▶ [Your goal]: Among the entries below, find the line with "with BuildSketch(Plane(origin=wire @", then quote it and each following line up to and including the line with "self.socket = socket", and nothing else.

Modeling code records
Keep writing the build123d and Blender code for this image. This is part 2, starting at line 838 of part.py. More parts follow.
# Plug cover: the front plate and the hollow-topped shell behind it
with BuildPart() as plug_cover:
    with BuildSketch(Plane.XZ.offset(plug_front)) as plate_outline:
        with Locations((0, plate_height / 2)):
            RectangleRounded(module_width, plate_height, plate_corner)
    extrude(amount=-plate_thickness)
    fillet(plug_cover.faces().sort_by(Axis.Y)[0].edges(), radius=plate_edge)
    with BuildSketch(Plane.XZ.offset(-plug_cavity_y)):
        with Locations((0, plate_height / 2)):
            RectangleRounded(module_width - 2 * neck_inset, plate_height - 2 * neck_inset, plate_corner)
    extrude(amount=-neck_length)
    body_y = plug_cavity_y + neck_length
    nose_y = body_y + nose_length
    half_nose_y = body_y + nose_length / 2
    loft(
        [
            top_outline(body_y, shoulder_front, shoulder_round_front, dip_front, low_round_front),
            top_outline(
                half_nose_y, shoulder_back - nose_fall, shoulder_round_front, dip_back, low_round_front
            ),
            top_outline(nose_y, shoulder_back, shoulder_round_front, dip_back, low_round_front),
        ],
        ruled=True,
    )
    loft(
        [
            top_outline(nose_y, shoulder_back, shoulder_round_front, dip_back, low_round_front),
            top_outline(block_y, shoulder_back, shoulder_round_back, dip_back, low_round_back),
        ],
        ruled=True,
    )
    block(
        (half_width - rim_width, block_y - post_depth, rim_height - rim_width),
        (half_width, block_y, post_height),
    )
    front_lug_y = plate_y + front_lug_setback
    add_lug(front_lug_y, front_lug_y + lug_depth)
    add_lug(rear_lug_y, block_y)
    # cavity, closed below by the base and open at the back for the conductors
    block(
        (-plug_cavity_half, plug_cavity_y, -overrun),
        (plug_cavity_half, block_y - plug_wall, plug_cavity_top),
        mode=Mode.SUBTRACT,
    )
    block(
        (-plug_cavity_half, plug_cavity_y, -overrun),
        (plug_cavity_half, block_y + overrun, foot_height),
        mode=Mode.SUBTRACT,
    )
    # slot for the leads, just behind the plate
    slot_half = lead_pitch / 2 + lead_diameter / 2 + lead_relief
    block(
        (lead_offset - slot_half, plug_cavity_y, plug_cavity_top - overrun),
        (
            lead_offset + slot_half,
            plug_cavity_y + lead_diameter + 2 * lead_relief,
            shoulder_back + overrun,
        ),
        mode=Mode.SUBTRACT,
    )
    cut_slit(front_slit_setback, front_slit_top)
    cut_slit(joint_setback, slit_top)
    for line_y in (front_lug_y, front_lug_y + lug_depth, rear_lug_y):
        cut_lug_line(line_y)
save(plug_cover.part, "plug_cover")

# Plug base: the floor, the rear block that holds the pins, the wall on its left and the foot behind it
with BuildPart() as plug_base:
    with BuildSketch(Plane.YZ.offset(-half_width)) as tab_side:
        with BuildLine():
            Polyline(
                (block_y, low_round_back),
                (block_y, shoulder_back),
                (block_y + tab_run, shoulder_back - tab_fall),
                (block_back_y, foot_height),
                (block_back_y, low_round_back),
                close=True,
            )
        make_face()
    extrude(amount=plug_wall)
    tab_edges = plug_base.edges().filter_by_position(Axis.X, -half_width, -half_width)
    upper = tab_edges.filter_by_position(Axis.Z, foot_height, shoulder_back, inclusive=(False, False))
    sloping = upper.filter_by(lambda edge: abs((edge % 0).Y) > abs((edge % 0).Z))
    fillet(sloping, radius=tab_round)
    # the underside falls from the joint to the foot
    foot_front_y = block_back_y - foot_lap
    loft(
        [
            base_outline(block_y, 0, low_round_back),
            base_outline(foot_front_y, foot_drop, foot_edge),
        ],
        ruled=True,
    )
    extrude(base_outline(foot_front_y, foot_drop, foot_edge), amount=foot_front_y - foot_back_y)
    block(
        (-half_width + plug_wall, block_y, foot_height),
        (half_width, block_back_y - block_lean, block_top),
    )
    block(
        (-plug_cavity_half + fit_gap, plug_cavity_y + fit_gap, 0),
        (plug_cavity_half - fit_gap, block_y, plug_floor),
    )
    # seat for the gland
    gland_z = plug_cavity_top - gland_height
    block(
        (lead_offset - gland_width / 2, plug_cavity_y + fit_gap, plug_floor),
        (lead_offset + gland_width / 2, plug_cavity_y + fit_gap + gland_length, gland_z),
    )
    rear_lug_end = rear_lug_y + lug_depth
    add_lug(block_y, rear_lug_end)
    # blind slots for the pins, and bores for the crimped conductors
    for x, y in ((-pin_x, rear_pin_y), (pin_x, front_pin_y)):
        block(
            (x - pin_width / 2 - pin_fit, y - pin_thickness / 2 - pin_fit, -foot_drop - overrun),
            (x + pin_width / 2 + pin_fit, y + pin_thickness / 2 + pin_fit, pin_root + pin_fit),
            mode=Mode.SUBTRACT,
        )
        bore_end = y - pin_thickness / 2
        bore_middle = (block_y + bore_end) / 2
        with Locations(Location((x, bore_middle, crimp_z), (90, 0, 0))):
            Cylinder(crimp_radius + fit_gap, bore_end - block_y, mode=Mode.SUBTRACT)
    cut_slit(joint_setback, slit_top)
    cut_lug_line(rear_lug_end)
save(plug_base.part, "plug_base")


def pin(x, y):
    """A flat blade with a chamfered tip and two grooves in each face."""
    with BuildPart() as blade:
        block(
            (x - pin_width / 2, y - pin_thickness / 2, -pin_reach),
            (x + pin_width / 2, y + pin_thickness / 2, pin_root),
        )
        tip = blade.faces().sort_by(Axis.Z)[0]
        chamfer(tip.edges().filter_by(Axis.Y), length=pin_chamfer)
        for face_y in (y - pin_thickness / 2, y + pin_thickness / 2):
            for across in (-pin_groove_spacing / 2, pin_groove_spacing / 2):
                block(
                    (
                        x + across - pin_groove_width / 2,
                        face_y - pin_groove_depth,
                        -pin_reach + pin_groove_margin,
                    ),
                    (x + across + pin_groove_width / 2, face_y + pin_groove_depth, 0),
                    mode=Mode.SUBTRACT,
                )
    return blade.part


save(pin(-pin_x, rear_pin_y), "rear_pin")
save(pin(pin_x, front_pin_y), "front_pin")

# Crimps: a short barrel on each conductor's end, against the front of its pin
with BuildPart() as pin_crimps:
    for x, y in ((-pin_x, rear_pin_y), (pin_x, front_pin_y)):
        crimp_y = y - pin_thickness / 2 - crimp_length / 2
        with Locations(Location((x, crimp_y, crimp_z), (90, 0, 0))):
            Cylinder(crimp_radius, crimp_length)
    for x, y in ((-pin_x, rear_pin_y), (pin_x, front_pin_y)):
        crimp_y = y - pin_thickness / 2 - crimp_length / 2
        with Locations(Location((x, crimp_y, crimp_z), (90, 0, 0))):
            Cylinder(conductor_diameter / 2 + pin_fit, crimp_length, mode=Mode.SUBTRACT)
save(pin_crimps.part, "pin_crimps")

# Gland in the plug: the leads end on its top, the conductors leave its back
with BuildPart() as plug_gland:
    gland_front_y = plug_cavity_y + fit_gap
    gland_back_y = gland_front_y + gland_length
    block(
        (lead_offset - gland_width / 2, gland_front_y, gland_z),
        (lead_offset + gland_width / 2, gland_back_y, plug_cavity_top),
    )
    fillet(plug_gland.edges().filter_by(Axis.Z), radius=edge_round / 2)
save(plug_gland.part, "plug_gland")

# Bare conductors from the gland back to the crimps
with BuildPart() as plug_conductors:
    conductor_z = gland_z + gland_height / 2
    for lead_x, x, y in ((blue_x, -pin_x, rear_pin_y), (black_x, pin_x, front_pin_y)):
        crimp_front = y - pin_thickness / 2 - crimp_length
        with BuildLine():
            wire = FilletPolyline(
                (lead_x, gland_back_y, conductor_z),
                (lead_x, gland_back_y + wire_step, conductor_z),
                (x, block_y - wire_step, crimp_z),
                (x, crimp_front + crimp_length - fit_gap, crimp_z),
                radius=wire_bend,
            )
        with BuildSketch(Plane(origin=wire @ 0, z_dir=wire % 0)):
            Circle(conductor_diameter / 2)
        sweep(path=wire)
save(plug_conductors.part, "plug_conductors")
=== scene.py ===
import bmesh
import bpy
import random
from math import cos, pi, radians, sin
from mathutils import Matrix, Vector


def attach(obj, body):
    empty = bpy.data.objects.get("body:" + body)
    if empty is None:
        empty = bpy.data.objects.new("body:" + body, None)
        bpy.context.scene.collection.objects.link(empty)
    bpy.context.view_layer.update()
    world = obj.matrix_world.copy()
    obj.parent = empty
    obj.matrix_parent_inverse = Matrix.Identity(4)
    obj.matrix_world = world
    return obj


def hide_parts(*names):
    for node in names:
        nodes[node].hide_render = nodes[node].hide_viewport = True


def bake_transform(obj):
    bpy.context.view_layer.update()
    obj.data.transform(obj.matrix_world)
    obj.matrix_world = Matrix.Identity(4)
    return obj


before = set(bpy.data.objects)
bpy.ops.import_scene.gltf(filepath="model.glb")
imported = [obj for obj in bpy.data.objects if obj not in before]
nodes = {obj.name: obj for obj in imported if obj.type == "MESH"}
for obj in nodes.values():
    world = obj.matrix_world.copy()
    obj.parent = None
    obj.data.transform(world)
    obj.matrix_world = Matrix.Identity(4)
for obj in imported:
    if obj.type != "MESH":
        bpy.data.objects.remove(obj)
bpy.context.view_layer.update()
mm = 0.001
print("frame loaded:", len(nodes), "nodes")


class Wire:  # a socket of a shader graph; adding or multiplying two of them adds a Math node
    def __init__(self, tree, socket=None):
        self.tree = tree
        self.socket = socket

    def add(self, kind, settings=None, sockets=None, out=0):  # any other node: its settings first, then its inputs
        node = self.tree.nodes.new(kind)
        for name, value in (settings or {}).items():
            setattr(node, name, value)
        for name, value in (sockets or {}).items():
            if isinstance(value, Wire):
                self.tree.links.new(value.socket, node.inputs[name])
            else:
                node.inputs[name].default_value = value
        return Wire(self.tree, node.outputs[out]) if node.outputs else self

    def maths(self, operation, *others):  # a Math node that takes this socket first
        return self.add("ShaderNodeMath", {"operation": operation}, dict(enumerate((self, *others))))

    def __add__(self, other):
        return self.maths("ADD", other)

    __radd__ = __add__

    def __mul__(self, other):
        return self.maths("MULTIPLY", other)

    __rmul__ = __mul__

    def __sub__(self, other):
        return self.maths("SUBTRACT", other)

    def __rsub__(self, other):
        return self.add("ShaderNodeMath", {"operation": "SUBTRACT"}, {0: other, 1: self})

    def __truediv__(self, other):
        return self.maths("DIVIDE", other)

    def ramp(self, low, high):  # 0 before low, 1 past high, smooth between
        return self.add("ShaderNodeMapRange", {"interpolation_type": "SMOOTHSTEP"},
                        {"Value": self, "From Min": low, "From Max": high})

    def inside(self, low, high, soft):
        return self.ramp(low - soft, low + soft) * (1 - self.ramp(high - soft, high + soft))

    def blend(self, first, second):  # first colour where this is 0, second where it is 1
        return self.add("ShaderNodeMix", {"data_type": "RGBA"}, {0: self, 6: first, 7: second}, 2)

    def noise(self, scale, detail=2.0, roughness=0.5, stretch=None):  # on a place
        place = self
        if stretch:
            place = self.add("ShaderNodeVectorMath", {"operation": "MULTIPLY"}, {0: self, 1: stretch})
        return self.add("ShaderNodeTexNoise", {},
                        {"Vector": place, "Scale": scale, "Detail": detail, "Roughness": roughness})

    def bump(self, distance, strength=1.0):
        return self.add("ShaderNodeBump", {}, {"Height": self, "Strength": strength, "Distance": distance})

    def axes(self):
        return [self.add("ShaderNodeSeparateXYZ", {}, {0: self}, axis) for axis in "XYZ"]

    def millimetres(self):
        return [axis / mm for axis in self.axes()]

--

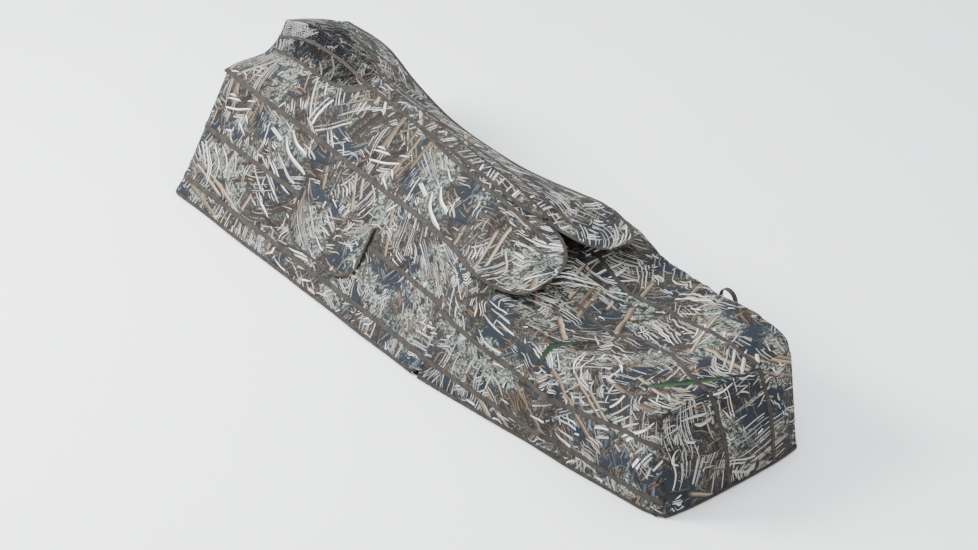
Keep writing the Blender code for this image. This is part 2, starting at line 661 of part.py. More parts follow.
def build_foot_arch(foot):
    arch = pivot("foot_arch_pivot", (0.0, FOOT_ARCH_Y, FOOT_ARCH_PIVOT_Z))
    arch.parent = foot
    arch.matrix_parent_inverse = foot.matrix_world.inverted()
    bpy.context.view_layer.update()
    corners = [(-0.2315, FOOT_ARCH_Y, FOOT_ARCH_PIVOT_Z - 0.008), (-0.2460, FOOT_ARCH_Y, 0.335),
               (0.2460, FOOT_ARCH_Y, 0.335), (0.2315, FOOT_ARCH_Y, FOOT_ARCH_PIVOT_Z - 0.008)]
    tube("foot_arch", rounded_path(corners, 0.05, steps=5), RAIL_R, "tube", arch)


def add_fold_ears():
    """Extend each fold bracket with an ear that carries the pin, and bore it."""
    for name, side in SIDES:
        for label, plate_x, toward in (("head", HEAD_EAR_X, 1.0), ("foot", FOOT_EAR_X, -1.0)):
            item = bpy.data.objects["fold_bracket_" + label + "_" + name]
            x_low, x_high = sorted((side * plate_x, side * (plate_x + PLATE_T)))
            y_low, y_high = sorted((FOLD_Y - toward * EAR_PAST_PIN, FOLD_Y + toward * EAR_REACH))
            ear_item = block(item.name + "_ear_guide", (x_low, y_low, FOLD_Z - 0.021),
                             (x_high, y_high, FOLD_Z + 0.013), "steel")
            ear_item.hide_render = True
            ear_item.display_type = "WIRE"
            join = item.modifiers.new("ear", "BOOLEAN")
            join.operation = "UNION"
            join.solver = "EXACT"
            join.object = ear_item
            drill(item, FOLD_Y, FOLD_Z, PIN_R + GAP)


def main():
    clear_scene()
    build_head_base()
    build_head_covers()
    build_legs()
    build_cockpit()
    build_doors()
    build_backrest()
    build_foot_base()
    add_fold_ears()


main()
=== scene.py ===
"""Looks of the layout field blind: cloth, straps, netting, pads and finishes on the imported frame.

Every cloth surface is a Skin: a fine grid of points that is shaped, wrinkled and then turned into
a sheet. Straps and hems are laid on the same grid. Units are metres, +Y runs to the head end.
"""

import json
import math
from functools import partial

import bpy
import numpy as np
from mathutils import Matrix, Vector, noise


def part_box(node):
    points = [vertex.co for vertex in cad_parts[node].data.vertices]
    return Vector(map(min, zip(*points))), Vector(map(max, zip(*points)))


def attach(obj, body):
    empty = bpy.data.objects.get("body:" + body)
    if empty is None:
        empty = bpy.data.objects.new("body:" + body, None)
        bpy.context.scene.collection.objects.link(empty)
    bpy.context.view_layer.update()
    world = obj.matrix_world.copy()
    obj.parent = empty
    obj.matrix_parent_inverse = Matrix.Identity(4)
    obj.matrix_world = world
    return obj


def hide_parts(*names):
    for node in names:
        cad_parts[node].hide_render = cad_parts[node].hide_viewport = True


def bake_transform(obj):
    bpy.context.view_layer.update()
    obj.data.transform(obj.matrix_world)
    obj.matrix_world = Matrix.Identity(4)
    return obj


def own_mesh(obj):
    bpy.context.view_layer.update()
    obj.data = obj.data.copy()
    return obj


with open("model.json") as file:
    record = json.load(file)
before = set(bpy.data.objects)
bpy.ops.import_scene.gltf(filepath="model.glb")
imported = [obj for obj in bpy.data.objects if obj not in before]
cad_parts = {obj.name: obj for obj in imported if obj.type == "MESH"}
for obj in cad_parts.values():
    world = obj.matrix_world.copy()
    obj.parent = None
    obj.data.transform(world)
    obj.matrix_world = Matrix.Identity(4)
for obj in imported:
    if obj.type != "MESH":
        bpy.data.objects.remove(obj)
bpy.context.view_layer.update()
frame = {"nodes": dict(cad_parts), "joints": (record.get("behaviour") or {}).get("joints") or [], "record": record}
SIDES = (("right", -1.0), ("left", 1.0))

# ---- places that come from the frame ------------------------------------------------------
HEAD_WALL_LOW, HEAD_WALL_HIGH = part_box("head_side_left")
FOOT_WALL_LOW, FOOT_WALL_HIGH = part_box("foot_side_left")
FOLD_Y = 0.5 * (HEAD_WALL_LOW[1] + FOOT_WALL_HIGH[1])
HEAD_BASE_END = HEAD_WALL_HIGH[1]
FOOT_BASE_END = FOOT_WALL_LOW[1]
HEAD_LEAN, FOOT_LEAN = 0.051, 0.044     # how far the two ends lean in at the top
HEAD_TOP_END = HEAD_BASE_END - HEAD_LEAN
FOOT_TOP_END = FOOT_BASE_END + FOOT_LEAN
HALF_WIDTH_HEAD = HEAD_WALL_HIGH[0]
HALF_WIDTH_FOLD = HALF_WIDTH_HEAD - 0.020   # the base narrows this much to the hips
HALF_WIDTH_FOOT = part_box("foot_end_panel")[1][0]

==

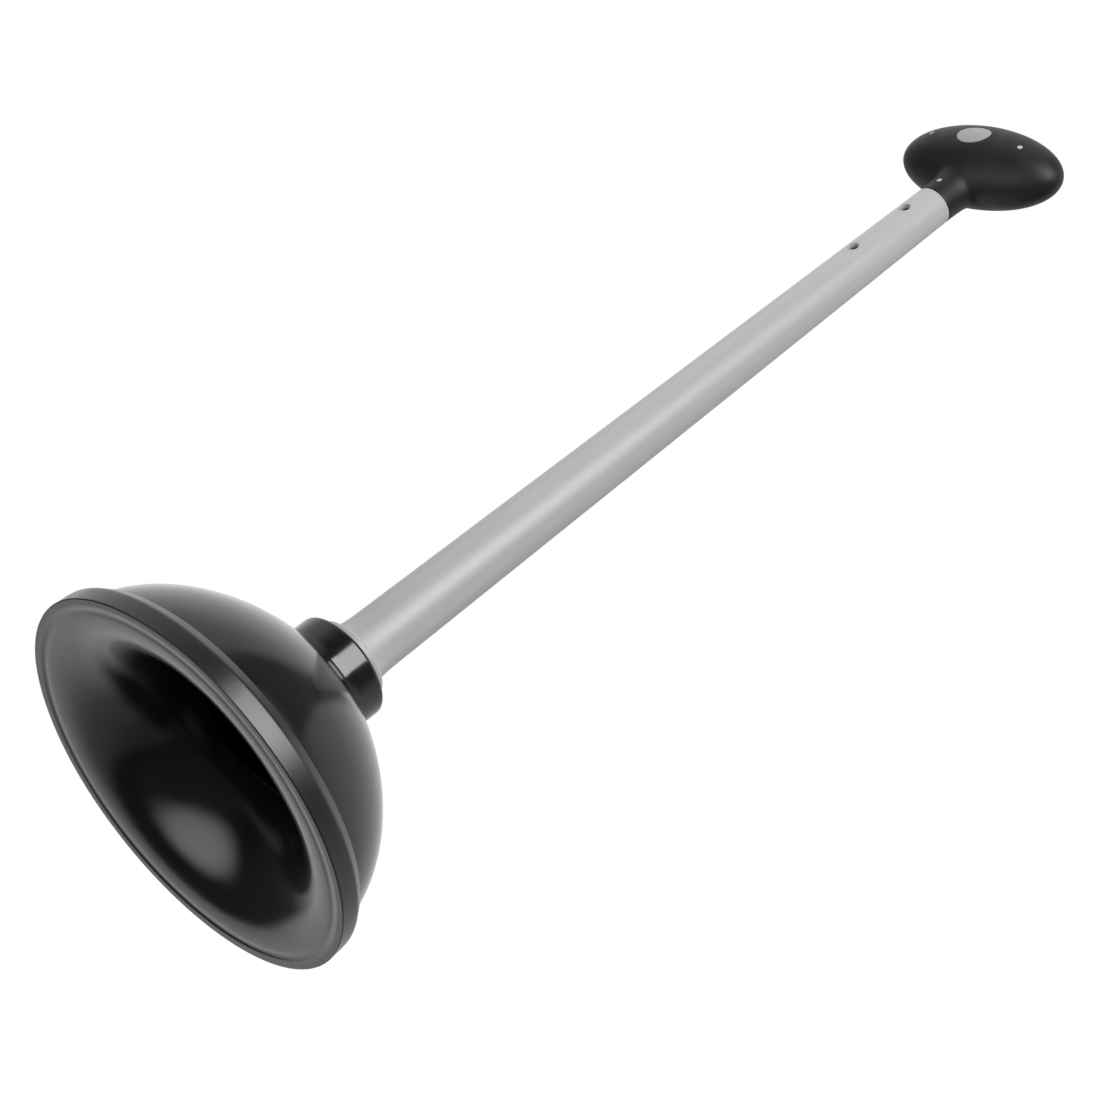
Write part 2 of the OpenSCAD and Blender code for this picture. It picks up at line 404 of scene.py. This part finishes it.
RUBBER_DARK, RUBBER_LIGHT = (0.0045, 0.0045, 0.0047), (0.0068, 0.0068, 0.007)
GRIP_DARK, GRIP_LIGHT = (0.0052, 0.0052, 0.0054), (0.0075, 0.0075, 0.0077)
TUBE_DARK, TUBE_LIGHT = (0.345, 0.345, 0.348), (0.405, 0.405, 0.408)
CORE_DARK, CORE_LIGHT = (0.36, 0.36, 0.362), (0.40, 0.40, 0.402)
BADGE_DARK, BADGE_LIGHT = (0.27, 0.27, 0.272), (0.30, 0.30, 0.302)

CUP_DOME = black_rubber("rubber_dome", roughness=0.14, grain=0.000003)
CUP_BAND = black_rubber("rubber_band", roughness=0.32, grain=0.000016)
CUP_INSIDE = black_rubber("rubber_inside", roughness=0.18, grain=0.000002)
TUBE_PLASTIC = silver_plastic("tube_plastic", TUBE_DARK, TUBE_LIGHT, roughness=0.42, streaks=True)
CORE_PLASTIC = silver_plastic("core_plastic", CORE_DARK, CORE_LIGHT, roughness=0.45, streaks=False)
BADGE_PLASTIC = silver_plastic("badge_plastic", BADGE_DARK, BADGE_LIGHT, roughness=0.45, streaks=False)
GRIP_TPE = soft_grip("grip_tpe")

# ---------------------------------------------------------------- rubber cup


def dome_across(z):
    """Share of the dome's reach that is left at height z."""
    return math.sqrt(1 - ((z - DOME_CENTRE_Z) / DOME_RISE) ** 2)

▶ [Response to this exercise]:
        with BuildSketch(Plane(origin=wire @ 0, z_dir=wire % 0)):
            Circle(conductor_diameter / 2)
        sweep(path=wire)
save(plug_conductors.part, "plug_conductors")
=== scene.py ===
import bmesh
import bpy
import random
from math import cos, pi, radians, sin
from mathutils import Matrix, Vector


def attach(obj, body):
    empty = bpy.data.objects.get("body:" + body)
    if empty is None:
        empty = bpy.data.objects.new("body:" + body, None)
        bpy.context.scene.collection.objects.link(empty)
    bpy.context.view_layer.update()
    world = obj.matrix_world.copy()
    obj.parent = empty
    obj.matrix_parent_inverse = Matrix.Identity(4)
    obj.matrix_world = world
    return obj


def hide_parts(*names):
    for node in names:
        nodes[node].hide_render = nodes[node].hide_viewport = True


def bake_transform(obj):
    bpy.context.view_layer.update()
    obj.data.transform(obj.matrix_world)
    obj.matrix_world = Matrix.Identity(4)
    return obj


before = set(bpy.data.objects)
bpy.ops.import_scene.gltf(filepath="model.glb")
imported = [obj for obj in bpy.data.objects if obj not in before]
nodes = {obj.name: obj for obj in imported if obj.type == "MESH"}
for obj in nodes.values():
    world = obj.matrix_world.copy()
    obj.parent = None
    obj.data.transform(world)
    obj.matrix_world = Matrix.Identity(4)
for obj in imported:
    if obj.type != "MESH":
        bpy.data.objects.remove(obj)
bpy.context.view_layer.update()
mm = 0.001
print("frame loaded:", len(nodes), "nodes")


class Wire:  # a socket of a shader graph; adding or multiplying two of them adds a Math node
    def __init__(self, tree, socket=None):
        self.tree = tree
        self.socket = socket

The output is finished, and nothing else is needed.